I would use tools like

  • ps ( for example ps aux --sort=-%mem | head)
  • pstree -p
  • top or htop
  • sudo lsof -i (for root owned processes: sudo lsof -u root | less)
  • sudo ausearch -ua 0
  • sudo find / -user root -perm -4000 -exec ls -ld {} \;

to check on the suspicious processes that are consuming CPU time and memory…

network connections: sudo netstat -tulnp or sudo ss -tulnp

1 Like

I’d start with sudo ss -tapn (avoid netstat it’s deprecated and very slow).

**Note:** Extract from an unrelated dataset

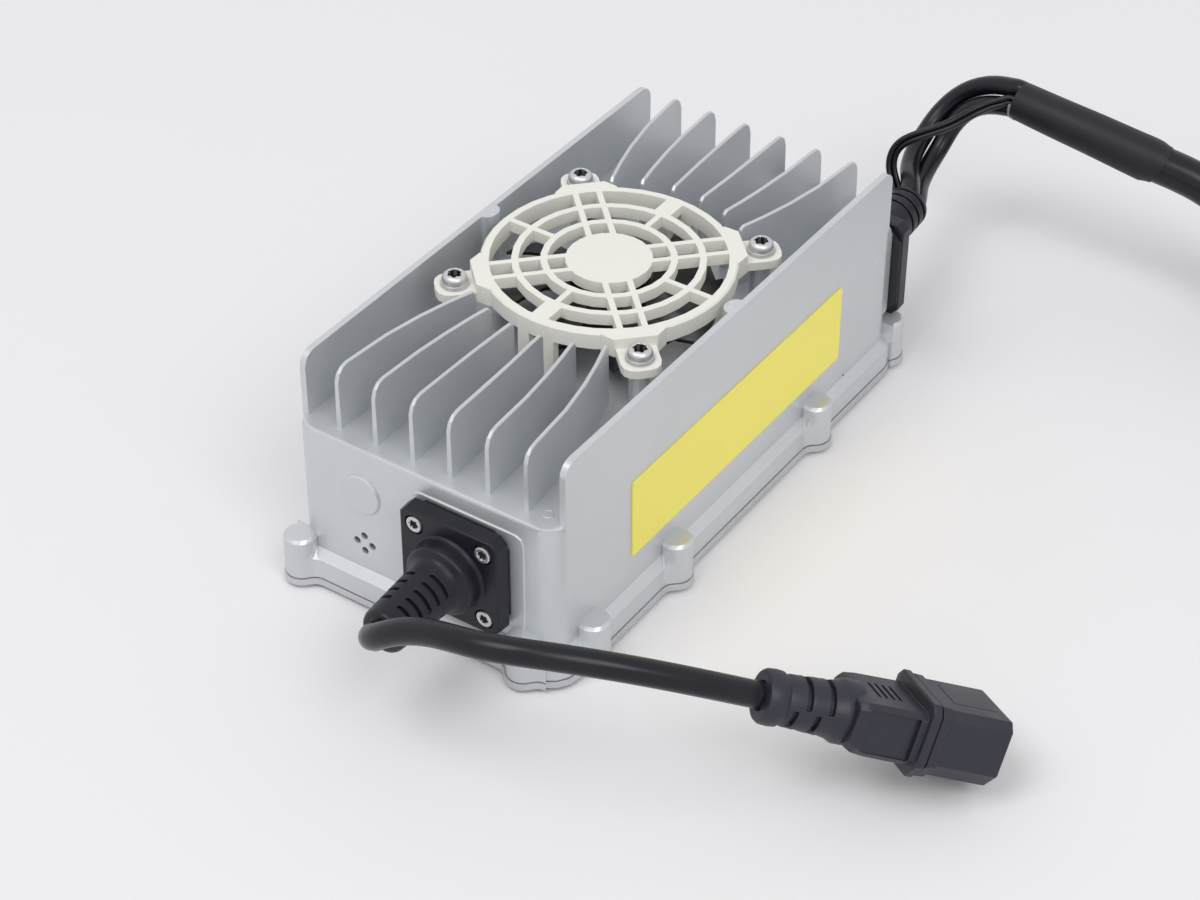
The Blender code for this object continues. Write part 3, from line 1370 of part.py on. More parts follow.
def make_signal_lead(black):
    """The thin lead leaves above the other two, loops left and joins them."""
    past = DC_LEAD_RADIUS + SIGNAL_LEAD_RADIUS + CLEAR
    aside = math.sqrt(past * past - (DC_LEAD_RADIUS + CLEAR / 2) ** 2) + 0.0001
    start = Vector((DC_GLAND_X, HALF_L + GLAND_BACK + BOOT_LENGTH + CLEAR, DC_GLAND_Z + aside))
    mouth = Vector(SLEEVE_MOUTH)
    along = (Vector(SLEEVE_ROUTE[0]) - mouth).normalized()
    lean = Vector(SLEEVE_LEAN)
    lean = (lean - along * lean.dot(along)).normalized()
    end = mouth - along * CLEAR + lean.cross(along) * aside
    route = straight_ends(SIGNAL_ROUTE, start, (0, 1, 0), end, -along)
    radius = SIGNAL_LEAD_RADIUS
    tube("signal_lead", with_straight_ends(route, radius * 3.4), radius, black, 2)


def coil_touch(degrees, before):
    """Where the cord's end meets the coil's side, which way, and at what angle.

    The cord lies in line with the outer turn at the given angle. Its end face
    meets the coil's side this far before that place, or this far after it.
    """
    turn = COIL_RADIUS + CORD_RADIUS * (COIL_TURNS_ACROSS - 1)
    side = COIL_RADIUS + CORD_RADIUS * COIL_TURNS_ACROSS
    reach = math.sqrt((side + CLEAR) ** 2 - (turn - CORD_RADIUS) ** 2)
    reach = -reach if before else reach
    angle = math.radians(degrees)
    out = Vector((math.cos(angle), math.sin(angle), 0.0))
    way = Vector((-out.y, out.x, 0.0))
    place = Vector((COIL_X, COIL_Y, 0.0)) + out * turn
    return place + way * reach, way, angle + math.atan2(reach, turn - CORD_RADIUS)


def make_sleeve_and_cord(black):
    """Shrink sleeve over the joint, then one round cord down to the coil."""
    mouth = Vector(SLEEVE_MOUTH)
    along = (Vector(SLEEVE_ROUTE[0]) - mouth).normalized()
    end, way, _angle = coil_touch(COIL_ENTRY_ANGLE, True)
    end.z = CORD_RADIUS + CLEAR
    points = [mouth, mouth + along * 0.0030] + [Vector(point) for point in SLEEVE_ROUTE + CORD_ROUTE]
    points += [end - way * 0.0020, end]
    whole = smooth_route(points[1:-1], CORD_RADIUS * 1.4)
    join = min(range(len(whole)), key=lambda i: (whole[i] - Vector(SLEEVE_ROUTE[-1])).length)
    sleeve = [mouth] + whole[:join + 1]
    radii = []
    for i in range(len(sleeve)):
        share = i / (len(sleeve) - 1)
        radii.append(SLEEVE_MOUTH_RADIUS + (SLEEVE_RADIUS - SLEEVE_MOUTH_RADIUS) * share)
    step = (sleeve[-1] - sleeve[-2]).normalized()
    sleeve.append(sleeve[-1] + step * SLEEVE_STEP)
    radii.append(CORD_RADIUS + 0.0003)
    tube("lead_sleeve", sleeve, SLEEVE_RADIUS, black, 3, radii)
    start = sleeve[-1] + step * CLEAR
    rest = [point for point in whole[join + 1:] if (point - start).dot(step) > CORD_RADIUS * 0.8]
    route = [start, start + step * 0.0020] + rest[::2] + [points[-2], end]
    cord = with_straight_ends(route, CORD_RADIUS * 2)
    tube("output_cord", cord, CORD_RADIUS, black, 3)


def make_coil(black):
    """The length put away: turns of the cord laid on the table as one ring."""
    bm = bmesh.new()
    half = CORD_RADIUS * COIL_TURNS_ACROSS
    tall = 4 * CORD_RADIUS
    soft = CORD_RADIUS * 0.8
    profile = []
    for x, z in rounded_box(half, tall / 2, soft, 2):
        profile.append((COIL_RADIUS + x, tall / 2 + z + CLEAR))
    turned(bm, profile, 24)
    coil = new_object("output_coil", bm, black)
    coil.location = (COIL_X, COIL_Y, 0.0)
    _place, _way, met = coil_touch(COIL_ENTRY_ANGLE, True)
    coil.rotation_euler = (0.0, 0.0, met)
    start, way, _angle = coil_touch(COIL_EXIT_ANGLE, False)
    level = CONNECTOR_SIZE[2] / 2 + CLEAR
    start.z = TAIL_START_Z
    end = start + way * TAIL_LENGTH
    end.z = level
    middle = start.lerp(end, 0.6)
    middle.z = level
    tube("output_tail", [start, middle, end], CORD_RADIUS, black, 3)
    return end + way * CLEAR, way


def make_connector(place, way, body_surface, metal):
    """A plain two-pole battery connector on the end of the output cord."""
    wide, long, tall = CONNECTOR_SIZE[1], CONNECTOR_SIZE[0], CONNECTOR_SIZE[2]
    turn = math.atan2(-way.x, way.y) + math.pi
    frame = empty("connector_frame", (place.x, place.y, CLEAR), (0.0, 0.0, turn))
    bm = bmesh.new()
    rings = []
    nose = 0.0100
    for along, inset in ((0.0, 0.0060), (-nose * 0.5, 0.0060), (-nose, 0.0), (-long, 0.0)):
        outline = rounded_box(wide / 2 - inset, (tall - inset * 0.5) / 2, 0.0025, 2)
        rings.append([Vector((x, along, z + tall / 2)) for x, z in outline])
    loft(bm, rings)
    body = new_object("connector_body", bm, body_surface, parent=frame)
    mouths = bmesh.new()
    wall = CONNECTOR_WALL
    for side in (-1, 1):
        near, far = sorted((side * wall / 2, side * (wide / 2 - wall)))
        block(
            mouths, (near, -long - wall, wall), (far, CONNECTOR_MOUTH_DEPTH - long, tall - wall),
        )
    boolean(body, "DIFFERENCE", "connector_mouths", mouths, parent=frame)
    for i, side in enumerate((-1, 1), 1):
        contact = bmesh.new()
        near, far = sorted((side * wall, side * (wide / 2 - wall * 1.5)))
        low = wall + CLEAR
        block(
            contact, (near, -long + 0.0040, low),
            (far, CONNECTOR_MOUTH_DEPTH - long - CLEAR, low + CONTACT_THICK),
        )
        new_object(f"connector_contact_{i}", contact, metal, parent=frame)


def main():
    clear_scene()
    cast = material("cast_aluminium", (0.50, 0.52, 0.55), 0.45, 0.85)
    pressed = material("cover_metal", (0.62, 0.63, 0.65), 0.40, 0.9)
    cream = material("guard_plastic", (0.83, 0.82, 0.75), 0.45)
    black = material("black_rubber", (0.030, 0.031, 0.036), 0.55)
    fan_black = material("fan_plastic", (0.012, 0.012, 0.014), 0.4)
    cord_black = material("cord_jacket", (0.026, 0.027, 0.032), 0.5)
    steel = material("screw_steel", (0.60, 0.60, 0.60), 0.25, 1.0)
    brass = material("contact_metal", (0.70, 0.68, 0.62), 0.3, 1.0)
    yellow = material("label_yellow", (0.93, 0.80, 0.16), 0.55)
    green = material("board", (0.03, 0.16, 0.08), 0.5)
    ferrite = material("core_grey", (0.05, 0.05, 0.055), 0.6)
    copper = material("copper_winding", (0.55, 0.24, 0.10), 0.35, 0.8)
    make_housing(cast)
    make_cover(pressed, steel, black)
    make_guard(cream)
    make_fan_screws(steel)
    axis = empty("fan_axis", (0.0, 0.0, ROTOR_BOTTOM_Z))
    make_rotor(fan_black, axis)
    make_stator(copper)
    make_gland("ac", -1, black, steel)
    make_gland("dc", 1, black, steel)
    make_label(yellow)
    make_inside(green, ferrite, copper, pressed)
    make_plug(black, brass)
    make_leads(cord_black)
    make_signal_lead(cord_black)
    make_sleeve_and_cord(cord_black)
    place, way = make_coil(cord_black)
    make_connector(place, way, black, brass)


main()
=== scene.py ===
"""Looks of the forklift battery charger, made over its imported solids.

Lengths are in metres, +Z is up and the charger's front, with the mains lead,
looks toward -Y. Each piece of the charger has its own operator, and the panel
in the 3D view's sidebar lists them.
"""
import math

import bmesh
import bpy
from mathutils import Matrix, Vector


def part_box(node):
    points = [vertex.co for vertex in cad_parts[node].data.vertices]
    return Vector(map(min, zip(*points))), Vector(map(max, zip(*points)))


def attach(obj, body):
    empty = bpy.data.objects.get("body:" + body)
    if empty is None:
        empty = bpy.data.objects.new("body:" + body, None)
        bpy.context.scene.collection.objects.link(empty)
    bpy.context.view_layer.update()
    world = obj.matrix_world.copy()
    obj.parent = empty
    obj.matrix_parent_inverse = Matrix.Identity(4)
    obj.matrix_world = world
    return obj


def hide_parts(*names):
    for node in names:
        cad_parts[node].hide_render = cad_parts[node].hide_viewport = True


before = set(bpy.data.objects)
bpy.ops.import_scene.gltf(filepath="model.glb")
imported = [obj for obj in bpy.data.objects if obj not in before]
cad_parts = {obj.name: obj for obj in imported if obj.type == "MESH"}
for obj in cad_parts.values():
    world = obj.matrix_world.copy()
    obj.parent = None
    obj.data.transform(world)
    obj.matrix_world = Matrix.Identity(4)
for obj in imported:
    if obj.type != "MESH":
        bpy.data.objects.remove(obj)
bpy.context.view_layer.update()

bl_info = {
    "name": "Forklift battery charger",
    "version": (1, 0, 0),
    "blender": (4, 5, 0),
    "location": "3D View > Sidebar > Charger",
    "description": "Builds the finished pieces of a battery charger over its packed solids",
    "category": "Object",
}

# Camera, at the photograph's angle
CAMERA_PLACE = (0.43248, -0.64379, 0.62179)
CAMERA_RIGHT = (0.827125, 0.562015, 0.002129)
CAMERA_UP = (-0.350922, 0.513489, 0.783060)
CAMERA_LENS = 87.26
CAMERA_SENSOR = 36.0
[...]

I would firstly do what augenauf said.

But I would also do the following on top of them though:

  • Check the ~/.ssh/authorized_keys for all the users with a home.
  • Run sudo ausearch -m USER_AUTH and look for strange logins, and other things like that.
  • I would run sudo getcap -r / to check for binaries with interesting capabilities.
  • Check /etc/passwd for odd accounts, other super users, service accounts with shells, and also /etc/shadow for any accounts with passwords.
  • Check /etc/profile.d, /etc/profile, /etc/bashrc, etc, basically any shell rc files including my own ~/.bashrc, or equivalent for anything strange.
  • Check the system-wide crontab /etc/crontab, along with all the users (including system users) crontabs.
  • Probably check for strange systemd services sudo systemctl.
  • And finally I’d use some tool like chkrootkit to look for rootkits.

And after all of this I still wasn’t sure, or felt unsafe with the idea, I would just reinstall after backing up only the most important data.

3 Likes

If you’ve setup btrfs snapshots, you could backup anything you’ve done since then and revert to a snapshot point before.